A statistical model for the analysis and prediction of the effect of neutron irradiation on Charpy impact energy curves

The structural integrity safety assessments of nuclear reactor pressure vessels are based, in part, on a prediction of the effect of neutron irradiation on material properties. Databases which monitor this effect are often made up of Charpy absorbed energy measurements. This article presents a generally applicable, new and statistically rigorous method of analysis in which any prior belief as to the form of the material specific, irradiation damage mechanisms can be included. The analytic strategy described can provide predictions of best estimate and confidence limits for use in safety cases. The Charpy absorbed energy measurements obtained over a wide range of temperatures follow a sigmoidal curve which has been modelled by a three parameter curve with the same functional form as a relationship for the Burr distribution function.
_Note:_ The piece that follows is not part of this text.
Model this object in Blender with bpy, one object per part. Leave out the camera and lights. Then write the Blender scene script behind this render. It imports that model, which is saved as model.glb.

Charpy transition curves obtained as part of the surveillance of radiation damage of nuclear reactor materials, are found to be displaced to higher temperatures and change their appearance with increasing neutron dose. These changes have been examined by multiple regression analysis of Charpy data using the maximum likelihood estimation method. Relationships which describe the dependence of the upper shelf Charpy energy and the parameters of Burr distribution on irradiation dose and temperature have been derived and linked to the physical processes of irradiation damage. As an illustration of the method, the analysis of a set of Charpy data for nuclear reactor pressure vessel steels is described.